La paura paralizza, il senso di colpa pietrifica, l’amore rende coraggiosi, dà sicurezza ai nostri passi malgrado le nostre fragilità. Il senso di colpa ricorda continuamente ciò che è peccato, quello che devi fare e quello che non puoi fare, l’amore invece mostra nella libertà quello che può essere contro o a favore, ma più che dire cosa non si debba fare, sprona a quello che bisogna essere. Per troppo tempo preoccupati di dire agli uomini che non dovevano fare il male, abbiamo dimenticato di ricordare che per essere felici bisogna fare il bene e abbandonarsi alla logica dell’amore, con la consapevolezza che malgrado i nostri limiti, possiamo fiduciosamente contare su un Dio che vuole che nessuno si perda, anche se non la pensa come noi, se vive diversamente dai nostri principi e vuole che Halloween altro non sia che una sera di baldorie.

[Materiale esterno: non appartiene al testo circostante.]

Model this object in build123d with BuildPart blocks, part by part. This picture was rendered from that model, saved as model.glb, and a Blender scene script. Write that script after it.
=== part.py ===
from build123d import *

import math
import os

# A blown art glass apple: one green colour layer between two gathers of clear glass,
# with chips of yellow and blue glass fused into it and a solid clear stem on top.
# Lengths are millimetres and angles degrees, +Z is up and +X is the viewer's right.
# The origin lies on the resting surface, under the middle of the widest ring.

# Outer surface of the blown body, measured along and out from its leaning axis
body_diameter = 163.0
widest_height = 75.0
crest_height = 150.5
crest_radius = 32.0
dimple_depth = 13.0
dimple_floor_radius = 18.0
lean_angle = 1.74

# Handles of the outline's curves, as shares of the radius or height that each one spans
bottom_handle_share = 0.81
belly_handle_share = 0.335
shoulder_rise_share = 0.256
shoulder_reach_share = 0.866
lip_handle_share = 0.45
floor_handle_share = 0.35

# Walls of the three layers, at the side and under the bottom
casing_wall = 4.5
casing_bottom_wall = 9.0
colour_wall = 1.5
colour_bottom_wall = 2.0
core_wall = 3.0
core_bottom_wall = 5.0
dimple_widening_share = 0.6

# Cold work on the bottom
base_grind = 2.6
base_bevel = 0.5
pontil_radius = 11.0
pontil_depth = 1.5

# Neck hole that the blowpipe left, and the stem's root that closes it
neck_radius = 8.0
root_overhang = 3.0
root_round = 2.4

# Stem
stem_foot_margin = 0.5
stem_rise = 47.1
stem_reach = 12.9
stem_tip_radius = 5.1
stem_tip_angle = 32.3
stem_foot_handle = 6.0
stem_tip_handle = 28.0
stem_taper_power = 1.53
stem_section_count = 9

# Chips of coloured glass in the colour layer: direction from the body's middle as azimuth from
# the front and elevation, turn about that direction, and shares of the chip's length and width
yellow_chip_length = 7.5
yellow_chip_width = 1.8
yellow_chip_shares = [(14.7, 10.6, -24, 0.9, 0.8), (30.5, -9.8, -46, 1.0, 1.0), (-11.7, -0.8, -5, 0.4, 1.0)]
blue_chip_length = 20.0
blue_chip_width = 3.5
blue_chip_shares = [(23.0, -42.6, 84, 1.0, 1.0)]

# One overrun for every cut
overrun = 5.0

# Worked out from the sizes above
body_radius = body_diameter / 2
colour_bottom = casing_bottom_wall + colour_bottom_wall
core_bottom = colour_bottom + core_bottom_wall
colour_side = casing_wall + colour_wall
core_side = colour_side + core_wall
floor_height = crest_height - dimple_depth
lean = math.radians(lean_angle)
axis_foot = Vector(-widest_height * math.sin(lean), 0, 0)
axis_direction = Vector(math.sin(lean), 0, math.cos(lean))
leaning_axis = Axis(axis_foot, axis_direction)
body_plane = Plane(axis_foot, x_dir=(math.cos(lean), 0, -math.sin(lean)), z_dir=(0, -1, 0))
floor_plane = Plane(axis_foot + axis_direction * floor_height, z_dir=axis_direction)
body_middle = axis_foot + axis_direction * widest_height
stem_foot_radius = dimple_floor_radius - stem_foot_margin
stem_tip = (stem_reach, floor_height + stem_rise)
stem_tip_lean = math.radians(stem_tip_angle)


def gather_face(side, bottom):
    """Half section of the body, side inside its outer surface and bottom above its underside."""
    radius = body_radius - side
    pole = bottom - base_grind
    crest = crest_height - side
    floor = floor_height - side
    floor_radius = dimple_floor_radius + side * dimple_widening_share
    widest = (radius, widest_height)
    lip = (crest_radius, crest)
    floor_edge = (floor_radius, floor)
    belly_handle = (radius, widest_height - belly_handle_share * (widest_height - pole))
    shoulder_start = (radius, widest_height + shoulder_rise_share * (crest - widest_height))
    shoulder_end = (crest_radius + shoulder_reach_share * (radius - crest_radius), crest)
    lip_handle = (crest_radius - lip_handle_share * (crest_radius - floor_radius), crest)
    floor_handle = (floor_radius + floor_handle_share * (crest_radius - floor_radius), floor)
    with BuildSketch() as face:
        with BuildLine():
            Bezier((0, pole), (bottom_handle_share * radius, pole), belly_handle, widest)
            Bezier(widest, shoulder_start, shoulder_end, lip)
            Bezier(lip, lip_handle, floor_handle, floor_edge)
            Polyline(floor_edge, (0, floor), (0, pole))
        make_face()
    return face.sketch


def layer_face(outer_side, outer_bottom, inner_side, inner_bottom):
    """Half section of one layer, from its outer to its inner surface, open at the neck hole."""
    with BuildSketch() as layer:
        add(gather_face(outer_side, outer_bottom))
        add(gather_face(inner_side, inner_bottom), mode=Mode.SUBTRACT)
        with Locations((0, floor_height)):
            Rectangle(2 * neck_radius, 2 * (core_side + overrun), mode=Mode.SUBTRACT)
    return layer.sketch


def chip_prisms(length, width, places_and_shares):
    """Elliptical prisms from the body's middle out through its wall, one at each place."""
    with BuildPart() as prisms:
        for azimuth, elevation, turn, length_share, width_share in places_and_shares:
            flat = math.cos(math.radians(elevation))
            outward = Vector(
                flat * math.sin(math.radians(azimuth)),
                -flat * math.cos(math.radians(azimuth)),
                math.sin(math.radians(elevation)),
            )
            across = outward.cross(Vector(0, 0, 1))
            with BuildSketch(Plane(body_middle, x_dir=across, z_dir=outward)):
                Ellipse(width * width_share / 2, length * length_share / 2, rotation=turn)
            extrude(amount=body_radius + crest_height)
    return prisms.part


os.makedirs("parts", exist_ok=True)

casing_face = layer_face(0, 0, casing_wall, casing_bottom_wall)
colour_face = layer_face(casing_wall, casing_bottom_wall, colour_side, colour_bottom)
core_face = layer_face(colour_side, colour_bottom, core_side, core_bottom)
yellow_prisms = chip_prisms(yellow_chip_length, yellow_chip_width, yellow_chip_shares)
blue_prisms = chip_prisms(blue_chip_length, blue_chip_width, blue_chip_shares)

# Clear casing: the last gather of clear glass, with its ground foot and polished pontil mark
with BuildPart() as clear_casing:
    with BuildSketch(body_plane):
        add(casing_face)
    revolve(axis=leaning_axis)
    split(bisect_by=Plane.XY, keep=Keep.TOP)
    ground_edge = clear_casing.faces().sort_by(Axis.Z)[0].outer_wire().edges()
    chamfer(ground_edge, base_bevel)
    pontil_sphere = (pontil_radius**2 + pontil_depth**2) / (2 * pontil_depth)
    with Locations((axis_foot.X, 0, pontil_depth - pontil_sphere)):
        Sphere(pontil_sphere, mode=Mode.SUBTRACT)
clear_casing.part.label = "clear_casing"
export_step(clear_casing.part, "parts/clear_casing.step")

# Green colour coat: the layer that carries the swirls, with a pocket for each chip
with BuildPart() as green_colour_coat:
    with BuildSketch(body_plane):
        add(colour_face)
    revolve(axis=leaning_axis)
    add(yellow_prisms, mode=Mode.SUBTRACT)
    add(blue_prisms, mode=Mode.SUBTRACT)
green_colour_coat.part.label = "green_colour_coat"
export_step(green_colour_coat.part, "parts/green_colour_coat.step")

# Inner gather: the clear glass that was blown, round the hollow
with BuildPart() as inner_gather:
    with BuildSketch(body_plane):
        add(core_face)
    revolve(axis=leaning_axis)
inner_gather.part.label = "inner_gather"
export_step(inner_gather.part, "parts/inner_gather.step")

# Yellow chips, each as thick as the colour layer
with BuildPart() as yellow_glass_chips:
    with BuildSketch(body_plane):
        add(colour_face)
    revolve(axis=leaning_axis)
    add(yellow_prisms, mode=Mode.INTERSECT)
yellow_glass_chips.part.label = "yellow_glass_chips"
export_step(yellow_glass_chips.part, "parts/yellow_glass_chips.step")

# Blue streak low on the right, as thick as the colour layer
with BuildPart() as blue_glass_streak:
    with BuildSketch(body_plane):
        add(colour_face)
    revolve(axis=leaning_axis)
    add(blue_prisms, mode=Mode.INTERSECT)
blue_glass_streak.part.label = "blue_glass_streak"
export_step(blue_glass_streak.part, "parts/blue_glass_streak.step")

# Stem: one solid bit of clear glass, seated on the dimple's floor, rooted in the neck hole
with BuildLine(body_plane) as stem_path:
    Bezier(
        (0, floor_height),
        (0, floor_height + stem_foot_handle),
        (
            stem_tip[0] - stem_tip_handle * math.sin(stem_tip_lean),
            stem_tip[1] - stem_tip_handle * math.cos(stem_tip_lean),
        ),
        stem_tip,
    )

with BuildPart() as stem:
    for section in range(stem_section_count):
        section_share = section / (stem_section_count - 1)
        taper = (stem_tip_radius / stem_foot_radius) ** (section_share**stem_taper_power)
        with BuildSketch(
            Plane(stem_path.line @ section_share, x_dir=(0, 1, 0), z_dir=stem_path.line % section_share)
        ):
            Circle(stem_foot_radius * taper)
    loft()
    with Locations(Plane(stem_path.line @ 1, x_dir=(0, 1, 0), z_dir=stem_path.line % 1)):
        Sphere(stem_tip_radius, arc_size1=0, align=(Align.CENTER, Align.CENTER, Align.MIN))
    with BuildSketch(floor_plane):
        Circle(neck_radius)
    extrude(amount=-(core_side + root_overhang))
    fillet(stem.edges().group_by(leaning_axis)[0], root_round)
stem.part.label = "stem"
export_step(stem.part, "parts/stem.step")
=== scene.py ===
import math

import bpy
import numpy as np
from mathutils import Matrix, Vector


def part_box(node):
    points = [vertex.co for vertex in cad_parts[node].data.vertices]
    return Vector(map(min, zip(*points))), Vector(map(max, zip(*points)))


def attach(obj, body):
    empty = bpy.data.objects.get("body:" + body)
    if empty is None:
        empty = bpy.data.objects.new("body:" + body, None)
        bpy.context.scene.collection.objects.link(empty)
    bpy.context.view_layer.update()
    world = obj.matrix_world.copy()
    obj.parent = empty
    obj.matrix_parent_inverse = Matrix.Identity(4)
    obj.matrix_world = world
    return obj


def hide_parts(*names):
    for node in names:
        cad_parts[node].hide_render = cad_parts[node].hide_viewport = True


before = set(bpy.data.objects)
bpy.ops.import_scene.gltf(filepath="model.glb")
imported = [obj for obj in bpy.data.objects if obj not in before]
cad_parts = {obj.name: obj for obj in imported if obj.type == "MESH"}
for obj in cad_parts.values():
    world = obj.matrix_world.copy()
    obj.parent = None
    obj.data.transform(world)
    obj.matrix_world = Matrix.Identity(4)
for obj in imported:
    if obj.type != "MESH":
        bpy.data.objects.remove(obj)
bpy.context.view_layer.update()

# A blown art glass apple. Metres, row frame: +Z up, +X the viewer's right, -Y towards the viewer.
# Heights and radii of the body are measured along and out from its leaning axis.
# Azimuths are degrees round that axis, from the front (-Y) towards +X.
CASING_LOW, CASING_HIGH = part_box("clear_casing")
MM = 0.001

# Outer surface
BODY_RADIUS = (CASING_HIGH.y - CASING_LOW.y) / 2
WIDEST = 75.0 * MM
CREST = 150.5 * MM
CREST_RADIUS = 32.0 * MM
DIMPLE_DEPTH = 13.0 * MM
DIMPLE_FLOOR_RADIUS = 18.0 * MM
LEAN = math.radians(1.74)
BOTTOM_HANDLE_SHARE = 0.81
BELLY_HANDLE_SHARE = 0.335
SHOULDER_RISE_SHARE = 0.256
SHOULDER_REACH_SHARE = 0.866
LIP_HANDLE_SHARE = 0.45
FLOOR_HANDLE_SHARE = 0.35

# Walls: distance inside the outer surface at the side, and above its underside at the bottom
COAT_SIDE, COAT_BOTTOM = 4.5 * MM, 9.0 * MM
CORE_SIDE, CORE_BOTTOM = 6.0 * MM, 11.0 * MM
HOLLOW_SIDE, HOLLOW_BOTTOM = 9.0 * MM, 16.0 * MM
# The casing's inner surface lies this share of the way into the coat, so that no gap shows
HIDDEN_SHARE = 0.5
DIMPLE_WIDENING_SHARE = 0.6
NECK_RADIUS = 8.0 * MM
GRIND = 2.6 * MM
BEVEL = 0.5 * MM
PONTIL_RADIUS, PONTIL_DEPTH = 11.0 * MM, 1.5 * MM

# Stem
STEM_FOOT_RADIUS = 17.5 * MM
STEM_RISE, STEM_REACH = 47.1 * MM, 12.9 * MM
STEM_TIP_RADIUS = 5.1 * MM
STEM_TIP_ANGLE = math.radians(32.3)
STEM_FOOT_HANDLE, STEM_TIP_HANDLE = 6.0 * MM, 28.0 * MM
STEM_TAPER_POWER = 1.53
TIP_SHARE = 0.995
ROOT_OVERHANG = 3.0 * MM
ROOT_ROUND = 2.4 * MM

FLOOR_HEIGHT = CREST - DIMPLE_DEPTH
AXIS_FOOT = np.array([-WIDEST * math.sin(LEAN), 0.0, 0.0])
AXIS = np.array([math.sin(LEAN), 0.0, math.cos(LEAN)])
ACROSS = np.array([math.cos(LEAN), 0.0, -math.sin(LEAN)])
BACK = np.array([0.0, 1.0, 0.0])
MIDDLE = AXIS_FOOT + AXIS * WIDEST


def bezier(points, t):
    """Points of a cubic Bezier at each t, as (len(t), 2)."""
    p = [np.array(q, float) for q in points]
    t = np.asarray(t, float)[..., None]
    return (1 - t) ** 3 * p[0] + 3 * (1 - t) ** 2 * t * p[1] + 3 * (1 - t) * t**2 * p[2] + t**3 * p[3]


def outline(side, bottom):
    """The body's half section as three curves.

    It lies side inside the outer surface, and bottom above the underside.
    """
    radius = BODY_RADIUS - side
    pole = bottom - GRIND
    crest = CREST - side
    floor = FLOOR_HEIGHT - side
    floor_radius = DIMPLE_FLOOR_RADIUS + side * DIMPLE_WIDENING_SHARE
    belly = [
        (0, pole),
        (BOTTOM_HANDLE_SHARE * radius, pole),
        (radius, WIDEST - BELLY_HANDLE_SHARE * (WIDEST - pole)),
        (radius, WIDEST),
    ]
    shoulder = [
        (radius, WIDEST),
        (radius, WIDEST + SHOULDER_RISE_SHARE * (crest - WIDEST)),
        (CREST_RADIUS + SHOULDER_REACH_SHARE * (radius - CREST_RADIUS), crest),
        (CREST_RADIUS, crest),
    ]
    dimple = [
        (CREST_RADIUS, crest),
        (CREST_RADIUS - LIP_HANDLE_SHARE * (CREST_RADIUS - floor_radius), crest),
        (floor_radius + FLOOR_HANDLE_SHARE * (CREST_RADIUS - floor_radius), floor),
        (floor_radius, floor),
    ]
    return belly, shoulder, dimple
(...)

Ricordo che da bambino con i miei compagni per la ricorrenza dei morti compravamo dei salvadanai a forma di bare. Giravamo per strada agitandoli tra la gente che alla nostra richiesta “Signurì e muort”, rispondevano con qualche spicciolo. La sera, il ricavato, per comprare torrone. Era la nostra Halloween come per tanti bambini di oggi in cerca di scherzetti e di dolcetti, bambini mascherati da mostri per riderci un po’ sopra insieme a maestri e genitori e per imparare forse a convivere con la paura dell’ignoto, senza l’alibi di attribuire a Satana la responsabilità dei nostri fallimenti.